= WRITTEN TASK =
Copy out the lines that have "joints" in them.

= SOURCE MATERIAL =
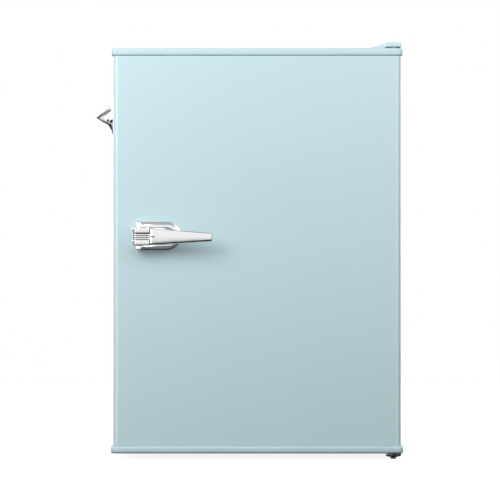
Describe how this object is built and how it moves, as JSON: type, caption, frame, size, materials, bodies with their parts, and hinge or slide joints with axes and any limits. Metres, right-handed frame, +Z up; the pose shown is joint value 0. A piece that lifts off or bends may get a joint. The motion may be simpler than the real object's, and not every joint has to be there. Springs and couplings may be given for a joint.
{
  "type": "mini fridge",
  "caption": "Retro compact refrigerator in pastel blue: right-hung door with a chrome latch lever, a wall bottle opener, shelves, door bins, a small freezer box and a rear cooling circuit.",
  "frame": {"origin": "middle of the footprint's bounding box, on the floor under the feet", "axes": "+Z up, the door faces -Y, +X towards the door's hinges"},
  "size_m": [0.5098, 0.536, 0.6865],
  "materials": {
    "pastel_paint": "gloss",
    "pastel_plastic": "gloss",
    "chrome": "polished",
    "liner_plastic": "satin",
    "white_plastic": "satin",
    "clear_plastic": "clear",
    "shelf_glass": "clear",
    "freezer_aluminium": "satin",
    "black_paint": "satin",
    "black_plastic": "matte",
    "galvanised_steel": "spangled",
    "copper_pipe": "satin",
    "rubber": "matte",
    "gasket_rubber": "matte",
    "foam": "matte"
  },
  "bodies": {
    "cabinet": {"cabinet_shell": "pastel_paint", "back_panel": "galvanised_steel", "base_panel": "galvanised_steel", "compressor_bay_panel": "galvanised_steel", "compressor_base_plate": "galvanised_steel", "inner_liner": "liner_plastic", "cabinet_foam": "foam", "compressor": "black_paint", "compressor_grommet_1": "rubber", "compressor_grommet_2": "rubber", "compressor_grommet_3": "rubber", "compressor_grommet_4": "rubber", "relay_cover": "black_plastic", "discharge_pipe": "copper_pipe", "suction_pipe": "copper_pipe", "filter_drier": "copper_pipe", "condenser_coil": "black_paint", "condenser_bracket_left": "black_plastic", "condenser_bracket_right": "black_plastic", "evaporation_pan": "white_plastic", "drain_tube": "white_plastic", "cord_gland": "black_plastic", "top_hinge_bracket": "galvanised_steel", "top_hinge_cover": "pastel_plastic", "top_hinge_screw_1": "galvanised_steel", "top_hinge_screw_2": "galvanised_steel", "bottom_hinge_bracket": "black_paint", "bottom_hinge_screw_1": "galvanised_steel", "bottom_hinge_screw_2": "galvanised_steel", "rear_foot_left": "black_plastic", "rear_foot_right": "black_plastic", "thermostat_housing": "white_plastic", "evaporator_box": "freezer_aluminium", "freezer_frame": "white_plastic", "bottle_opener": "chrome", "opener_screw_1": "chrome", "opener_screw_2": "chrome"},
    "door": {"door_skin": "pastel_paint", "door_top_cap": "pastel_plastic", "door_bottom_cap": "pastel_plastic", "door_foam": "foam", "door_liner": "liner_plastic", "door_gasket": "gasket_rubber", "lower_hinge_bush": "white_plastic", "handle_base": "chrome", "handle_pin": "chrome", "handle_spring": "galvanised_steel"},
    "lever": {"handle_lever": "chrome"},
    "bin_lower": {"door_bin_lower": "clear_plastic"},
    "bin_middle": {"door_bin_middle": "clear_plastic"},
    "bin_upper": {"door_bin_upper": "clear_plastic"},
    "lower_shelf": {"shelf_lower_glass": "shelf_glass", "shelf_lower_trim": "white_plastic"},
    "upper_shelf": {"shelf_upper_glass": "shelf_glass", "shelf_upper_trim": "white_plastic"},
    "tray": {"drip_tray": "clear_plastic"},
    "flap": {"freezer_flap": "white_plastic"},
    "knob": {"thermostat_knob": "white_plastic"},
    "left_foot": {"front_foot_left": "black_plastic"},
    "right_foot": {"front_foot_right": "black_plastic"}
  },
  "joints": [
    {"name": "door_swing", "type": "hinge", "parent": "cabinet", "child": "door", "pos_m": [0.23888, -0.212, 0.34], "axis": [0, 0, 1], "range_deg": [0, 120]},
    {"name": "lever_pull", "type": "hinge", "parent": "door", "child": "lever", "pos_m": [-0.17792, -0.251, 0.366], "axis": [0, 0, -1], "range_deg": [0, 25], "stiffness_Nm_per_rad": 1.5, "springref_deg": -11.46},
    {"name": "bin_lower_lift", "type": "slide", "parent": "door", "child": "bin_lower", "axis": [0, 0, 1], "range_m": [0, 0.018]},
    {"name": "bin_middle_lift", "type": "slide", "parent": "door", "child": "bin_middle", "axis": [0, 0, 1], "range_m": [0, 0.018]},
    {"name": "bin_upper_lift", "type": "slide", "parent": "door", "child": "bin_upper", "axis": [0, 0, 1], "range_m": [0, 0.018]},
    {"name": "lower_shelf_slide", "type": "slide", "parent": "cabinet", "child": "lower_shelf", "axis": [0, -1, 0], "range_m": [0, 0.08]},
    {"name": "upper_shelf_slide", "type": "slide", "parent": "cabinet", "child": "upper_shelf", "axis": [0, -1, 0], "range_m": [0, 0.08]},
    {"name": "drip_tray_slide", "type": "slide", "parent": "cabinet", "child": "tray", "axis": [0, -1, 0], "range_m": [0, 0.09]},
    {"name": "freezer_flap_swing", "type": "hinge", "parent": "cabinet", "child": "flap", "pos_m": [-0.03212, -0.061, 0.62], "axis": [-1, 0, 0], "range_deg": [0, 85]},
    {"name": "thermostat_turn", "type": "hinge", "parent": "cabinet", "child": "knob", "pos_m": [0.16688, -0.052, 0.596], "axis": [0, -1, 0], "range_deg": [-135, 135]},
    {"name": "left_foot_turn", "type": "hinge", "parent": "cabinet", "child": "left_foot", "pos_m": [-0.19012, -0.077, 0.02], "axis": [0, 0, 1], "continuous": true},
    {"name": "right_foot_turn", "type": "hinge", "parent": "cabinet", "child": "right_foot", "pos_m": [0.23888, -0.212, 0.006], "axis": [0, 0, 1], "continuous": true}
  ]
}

= FULL SOLUTION =
Describe how this object is built and how it moves, as JSON: type, caption, frame, size, materials, bodies with their parts, and hinge or slide joints with axes and any limits. Metres, right-handed frame, +Z up; the pose shown is joint value 0. A piece that lifts off or bends may get a joint. The motion may be simpler than the real object's, and not every joint has to be there. Springs and couplings may be given for a joint.
  "joints": [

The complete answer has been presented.